I look forward to your next response.

Yours sincerely,


Mrs Angry


Post script: 

Mrs Angry invites readers to see this response from Monitoring Officer Maryellen Salter to blogger Mr Reasonable regarding the issue of whether or not the Leader DPR of 5th August was compliant with the council's constitution: my emphasis in bold -

As you refer to the 5th August report in question 1 I can comment on the Constitutional element of that decision -  for the capital virements that the report relates to the Constitution, specifically the financial regulations paragraph 4.4.3,  Cabinet or Cabinet Resources Committee approval is required for all capital budget and funding virements and yearly profile changes.  The use of Leader DPR - the Leader was effectively making a decision of the Executive as noted in the report “Responsibility of Functions 4.2 states that the Leader of the Council may discharge any functions of the Executive”.

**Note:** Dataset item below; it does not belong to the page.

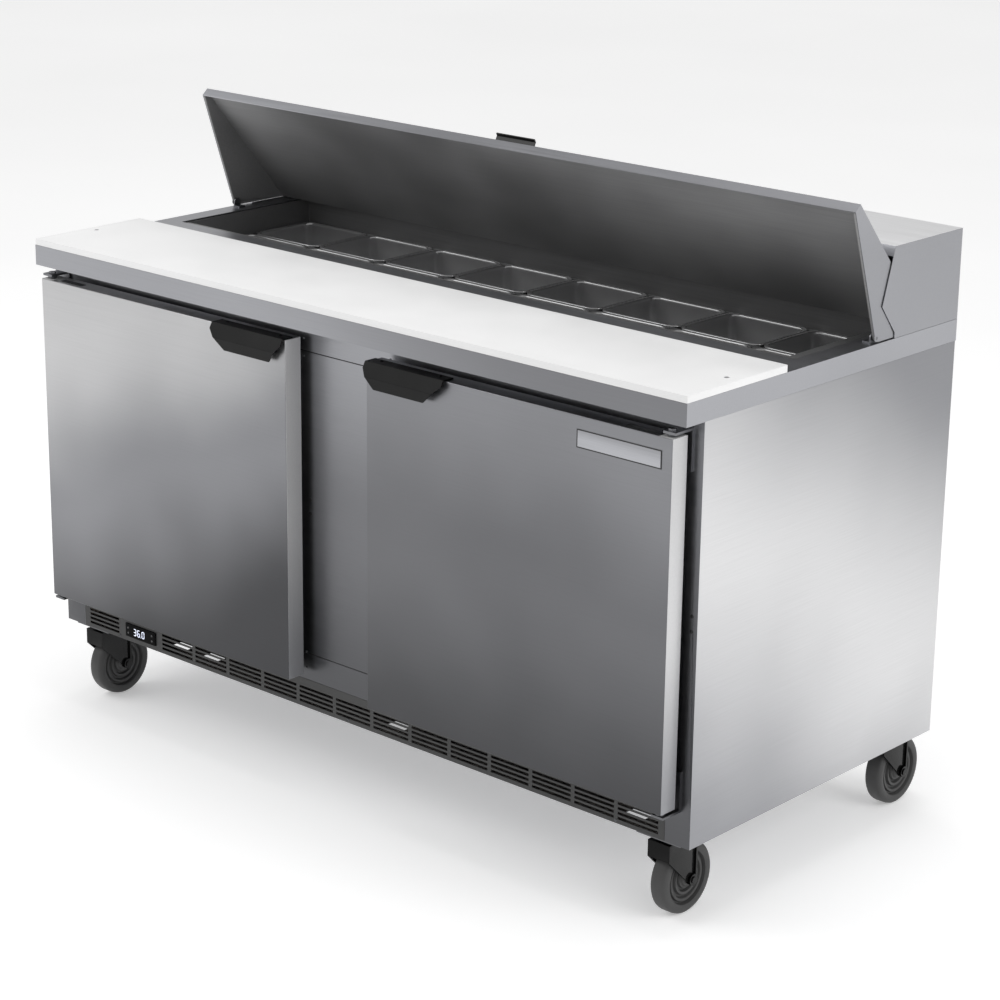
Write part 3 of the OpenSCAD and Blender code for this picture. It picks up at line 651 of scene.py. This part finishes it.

This states absolutely clearly, in my view, that the Leader DPR was a decision, and therefore by the definition of the constitution as stated here 'significant in financial terms or in their effect on communities comprising two or more wards' it is therefore perfectly reasonable to maintain that this should properly have been regarded as a key decision, not a non key decision, safe from the process of scrutiny and further approval.

Update:

Mrs Angry wrote on the 10th of November to her fellow auditor (non armchair) Mr Paul Hughes, of Grant Thornton, external auditor of the London Borough of Broken Barnet, who is always terribly pleased to see or hear from her. 

She conveyed to him some of the concerns regarding the issue of the £16.1 million payment to Capita, and indeed today has updated him in the hope it might provoke a response. He has not replied yet, but Mrs Angry imagines he is a very busy man, and will get round to it one of these days.